- SOURCE EXCERPT:

'''

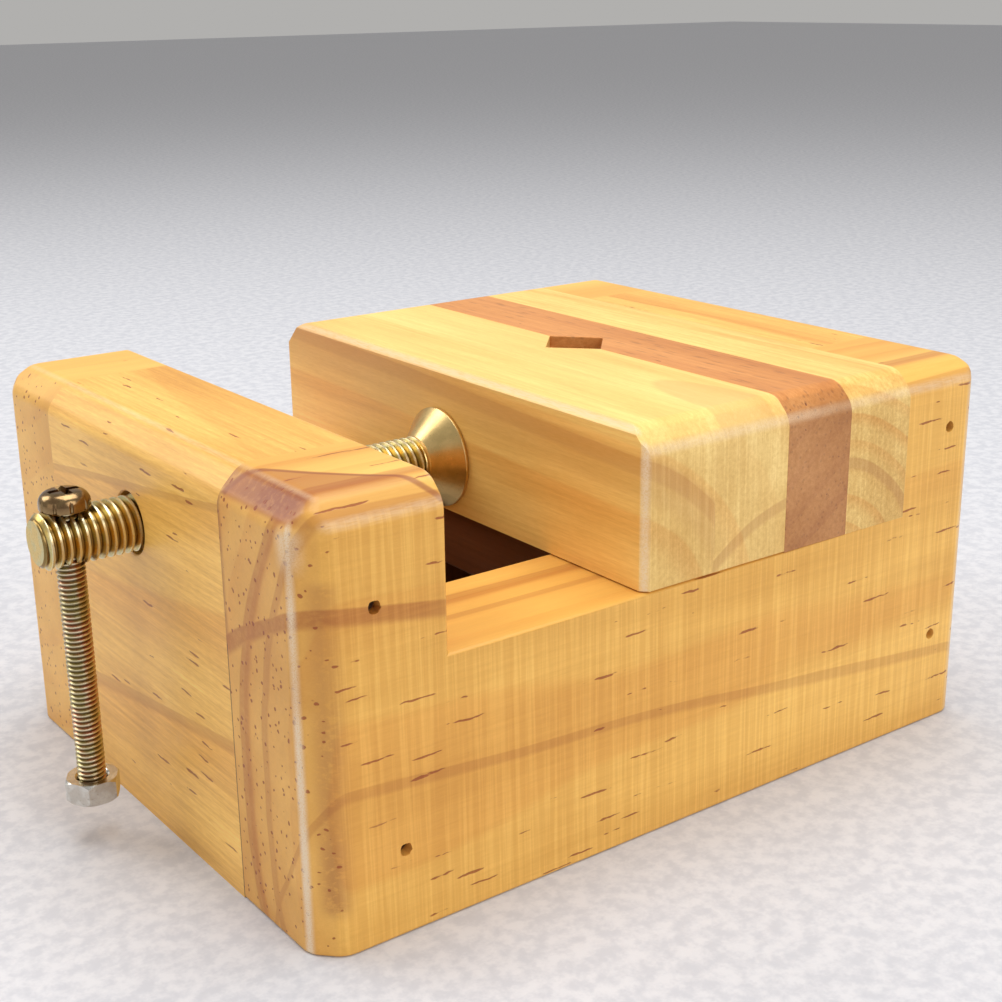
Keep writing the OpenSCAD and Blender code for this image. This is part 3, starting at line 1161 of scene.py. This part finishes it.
@dataclass
class WoodenFrame:
    """The box of two notched rails and two end blocks."""

    plan: Layout
    edge_round: float = 1.3 * MM
    pit_radius: float = 0.9 * MM
    pit_depth: float = 2.3 * MM
    small_round: float = 0.5 * MM
    pit_fray: float = 0.16 * MM
    bore: float = 4.5 * MM
    bore_mouth: float = 4.7 * MM
    barrel_bore: float = 5.05 * MM
    barrel_depth: float = 11.05 * MM
    barrel: float = 4.98 * MM
    nut_bore: float = 4.05 * MM
    plate_slot: float = 1.9 * MM

    def build(self) -> None:
        """Makes the rails, the blocks, the tee nut and the brads."""
        for side in Side:
            self.rail(side)
        self.front_block()
        self.rear_block()
        self.tee_nut()
        self.brads()

    def rail(self, side: Side) -> None:
        """Saws one rail, notches it and drills its brad pits.

        Args:
            side: which rail.
        """
        plan = self.plan
        name = f"{side.name.lower()}_rail"
        low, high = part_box(name)
        outer = low.y if side is Side.RIGHT else high.y
        piece = Bench.block(f"{name}_wood", low, high)
        notch = Bench.block(
            "notch_tool", (plan.wall, low.y - MM, plan.notch), (plan.ear, high.y + MM, high.z + MM))
        Bench.cut(piece, notch)
        corner, top = plan.corner_bevel(side), plan.side_bevel(side)
        Bench.saw(piece, (low.x + corner, outer, 0), (-1, side.value, 0))
        Bench.saw(piece, (high.x - plan.rear_bevel, outer, 0), (1, side.value, 0))
        Bench.saw(piece, (0, outer, high.z - top), (0, side.value, 1))
        Bench.saw(piece, (low.x, 0, high.z - plan.front_bevel), (-1, 0, 1))
        Bench.saw(piece, (high.x, 0, high.z - plan.rear_bevel), (1, 0, 1))
        inner = plan.inner * side.value
        Bench.ease(piece, self.edge_round, 4, lambda mid, way: self.is_outer_bevel(mid, inner))
        Bench.ease(piece, self.small_round, 3, lambda mid, way: abs(mid.y - inner) > 0.05 * MM
                   and abs(mid.x - plan.ear) > 0.05 * MM and not self.is_outer_bevel(mid, inner))
        for brad in self.brad_names(side):
            b_low, b_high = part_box(brad)
            at = ((b_low.x + b_high.x) / 2, outer + side.value * MM, (b_low.z + b_high.z) / 2)
            pit = Bench.rod(
                "pit_tool", at, Axis.Y, self.pit_radius, -side.value * (self.pit_depth + MM), sides=14)
            with Bench.editing(pit):
                bpy.ops.transform.vertex_random(offset=self.pit_fray, seed=len(brad))
                bpy.ops.mesh.quads_convert_to_tris()
            Bench.cut(piece, pit)
        Bench.polish(piece)
        dress(piece, self.rail_finish(side))
        install(piece, Body.FRAME, name)

    def is_outer_bevel(self, mid: Vector, inner: float) -> bool:
        """Whether an edge borders one of a rail's sawn bevels.

        Args:
            mid: the edge's middle.
            inner: Y of the rail's inner face.

        Returns:
            True for the borders of the bevels, not for the foot, the notch or the joint.
        """
        plan = self.plan
        if abs(mid.y - inner) < 0.05 * MM or mid.z < 0.05 * MM or abs(mid.x - plan.ear) < 0.05 * MM:
            return False
        near_notch = abs(mid.z - plan.notch) < 0.05 * MM and plan.wall - MM < mid.x < plan.ear + MM
        return not near_notch and abs(mid.x - plan.wall) > 0.05 * MM

    def rail_finish(self, side: Side) -> WoodFinish:
        """The wood of one rail.

        Args:
            side: which rail.

        Returns:
            Its finish.
        """
        plan = self.plan
        x0, x1 = plan.low.x / MM, plan.high.x / MM
        y = (plan.low.y if side is Side.RIGHT else plan.high.y) / MM
        z = plan.high.z / MM
        s = side.value
        corner, top = plan.corner_bevel(side) / MM, plan.side_bevel(side) / MM
        front, rear = plan.front_bevel / MM, plan.rear_bevel / MM
        # Pale edge lines: wear, plus painted sheen along the rounded lower border of the side bevel.
        worn_and_sheen = (
            EdgeMark(Axis.Z, (x0, y - s * corner), 1.1, 1.4),
            EdgeMark(Axis.Y, (x0 + front, z), 0.8, 0.35),
            EdgeMark(Axis.X, (y, z - top), 1.3, 0.45),
            EdgeMark(Axis.Z, (x1 - rear, y), 1.2, 0.40),
            EdgeMark(Axis.Y, (plan.wall / MM, z - 0.5), 0.9, 0.35),
        )
        # Half-width of the well; inside it the rail's inner face gets painted shade.
        painted_shade_well = abs(plan.inner) / MM
        if side is Side.LEFT:
            left_wood = {**PINE, "end": (0.98, 0.96, 0.95)}
            return WoodFinish(**left_wood, pith=(60.0, 110.0), spacing=7.0, ring=0.25, shift=140.0,
                              canals=0.40, fiber=0.045, saw_marks=0.07, worn_and_sheen=worn_and_sheen, painted_shade_well=painted_shade_well)
        upper, lower = -0.13, -0.032
        bands = (
            Band((y - 14.5, -13.2), 60.0 - upper * x0, 1.5, 0.62, slope=upper, fades=x0 + 24.0),
            Band((y - 64.7, -28.4), 80.8 - lower * x0, 0.6, 0.32, slope=lower),
            Band((y - 60.0, 20.0), 71.6, 1.0, 0.38),
            Band((y - 60.0, 20.0), 76.6, 1.6, 0.48),
        )
        stains = (Stain((1.0, 1.0, 0.0), x0 + y + 20.5, z - 3.2, y + 20.45, y + 3.4, 0.62),)
        darkened = (
            EdgeMark(Axis.Z, (x0 + corner - 1.0, y + 0.4), 3.4, 0.65, below=50.0, above=6.0),
            EdgeMark(Axis.Y, (x0 + 0.6 * front, z - 0.4 * front), 0.72 * front, 1.0, above=y + 3.0, full=0.5),
            EdgeMark(Axis.Z, (x0, y + 20.5), 1.0, 0.8, above=37.0),
        )
        worn_and_sheen += (EdgeMark(Axis.Z, (x0 + 0.2, y + corner + 0.3), 3.0, 0.9, above=z - 8.5, below=z - 4.0),)
        return WoodFinish(**PINE, pith=(y - 60.0, 20.0), tilt=(0.0, -0.02), spacing=5.5, ring=0.40, shift=0.0,
                          canals=0.94, specks=0.30, fiber=0.045, saw_marks=0.075, bands=bands, worn_and_sheen=worn_and_sheen,
                          darkened=darkened, stains=stains, painted_shade_well=painted_shade_well)

    def front_block(self) -> None:
        """Saws the front block and bores it for the screw."""
        plan = self.plan
        low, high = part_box("front_block")
        piece = Bench.block("front_block_wood", low, high)
        Bench.saw(piece, (low.x, 0, high.z - plan.front_bevel), (-1, 0, 1))
        Bench.ease(piece, self.edge_round, 4, lambda mid, way: abs(way.y) > 0.9 and mid.z > high.z - 8 * MM
                   and mid.x < high.x - MM)
        Bench.ease(piece, self.small_round, 3, lambda mid, way: abs(way.y) > 0.9 and mid.z > high.z - MM
                   and mid.x > high.x - MM)
        axis = self.screw_axis()
        bore = Bench.rod("bore_tool", (low.x - MM, 0, axis), Axis.X, self.bore, high.x - low.x + 2 * MM)
        Bench.cut(piece, bore)
        mouth = Bench.rod("mouth_tool", (low.x - 0.01 * MM, 0, axis), Axis.X, self.bore_mouth, 0.2 * MM,
                          tip=self.bore)
        Bench.cut(piece, mouth)
        barrel = Bench.rod("barrel_tool", (high.x - self.barrel_depth, 0, axis), Axis.X, self.barrel_bore,
                           12 * MM)
        Bench.cut(piece, barrel)
        Bench.polish(piece)
        x0, z = low.x / MM, high.z / MM
        worn_and_sheen = (
            EdgeMark(Axis.Y, (x0 + plan.front_bevel / MM, z), 0.8, 0.40),
            EdgeMark(Axis.Y, (high.x / MM, z - 0.5), 0.9, 0.35),
        )
        pith = (x0 + 70.0, -20.0)
        bands = (Band(pith, 99.9, 0.55, 0.36, until=x0 + 3.0), Band(pith, 79.6, 0.65, 0.36, until=x0 + 3.0))
        finish = WoodFinish(
            **PINE, grain=Axis.Y, pith=pith, tilt=(0.0, -0.14), spacing=10.0, ring=0.45, warp=2.0, shift=60.0,
            canals=0.42, canal_length=13.0, worn_and_sheen=worn_and_sheen, bands=bands, saw_marks=0.03)
        dress(piece, finish)
        install(piece, Body.FRAME, "front_block")

    def rear_block(self) -> None:
        """Saws the rear block."""
        plan = self.plan
        low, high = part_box("rear_block")
        piece = Bench.block("rear_block_wood", low, high)
        Bench.saw(piece, (high.x, 0, high.z - plan.rear_bevel), (1, 0, 1))
        Bench.ease(piece, self.edge_round, 4, lambda mid, way: abs(way.y) > 0.9 and mid.x > low.x + MM
                   and mid.z > MM)
        Bench.polish(piece)
        edge = EdgeMark(Axis.Y, (high.x / MM - plan.rear_bevel / MM, high.z / MM), 0.8, 0.3)
        finish = WoodFinish(**PINE, grain=Axis.Y, pith=(low.x / MM + 40.0, 120.0), spacing=5.0, ring=0.6,
                            shift=210.0, canals=0.48, saw_marks=0.02, worn_and_sheen=(edge,))
        dress(piece, finish)
        install(piece, Body.FRAME, "rear_block")

    def screw_axis(self) -> float:
        """Height of the clamp screw's axis."""
        low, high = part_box("clamp_screw")
        return (low.z + high.z) / 2

    def tee_nut(self) -> None:
        """Presses the flanged tee nut with its four prong slots."""
        plan = self.plan
        low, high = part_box("tee_nut")
        axis = self.screw_axis()
        radius = (high.z - low.z) / 2
        flange = Bench.rod("plate_tool", (plan.wall, 0, axis), Axis.X, radius, high.x - plan.wall, sides=64)
        Bench.ease(flange, 0.35 * MM, 3, lambda mid, way: True)
        for quarter in range(4):
            turn = math.radians(45 + 90 * quarter)
            at = Vector((plan.wall, math.cos(turn) * radius, axis + math.sin(turn) * radius))
            slot = Bench.rod("slot_tool", at - Vector((MM, 0, 0)), Axis.X, self.plate_slot, 4 * MM, sides=6)
            Bench.cut(flange, slot)
        piece = Bench.rod("tee_nut_metal", (low.x, 0, axis), Axis.X, self.barrel,
                          plan.wall - low.x + 0.2 * MM)
        Bench.cut(piece, flange, how="UNION")
        bore = Bench.rod("bore_tool", (low.x - MM, 0, axis), Axis.X, self.nut_bore, high.x - low.x + 2 * MM)
        Bench.cut(piece, bore)
        Bench.polish(piece, weighted=False, angle=35)
        dress(piece, PlatedFinish(**TEE_PLATE, rough=0.32))
        install(piece, Body.FRAME, "tee_nut")

    @staticmethod
    def brad_names(side: Side) -> list[str]:
        """Names of the four brads on one side."""
        return [f"brad_{end}_{level}_{side.name.lower()}"
                for end in ("front", "rear") for level in ("upper", "lower")]

    def brads(self) -> None:
        """Darkens the brads at the bottom of their pits."""
        for side in Side:
            for name in self.brad_names(side):
                dress(frame["nodes"][name], IronFinish())
                log.info("%s keeps its CAD shape", name)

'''

- TASK DESCRIPTION:
Return exactly the leading lines of the listing, stopping after the line in which "of two notched" occurs.

- RESPONSE:
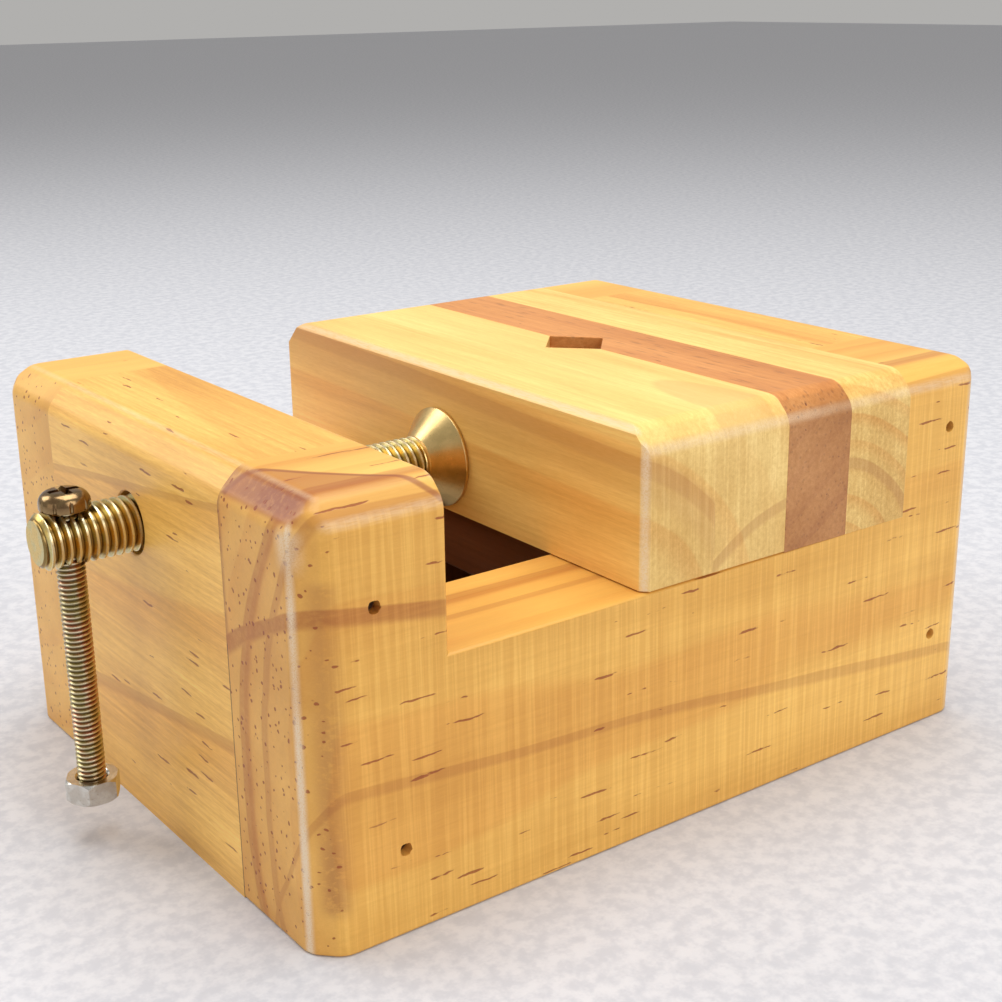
Keep writing the OpenSCAD and Blender code for this image. This is part 3, starting at line 1161 of scene.py. This part finishes it.
@dataclass
class WoodenFrame:
    """The box of two notched rails and two end blocks."""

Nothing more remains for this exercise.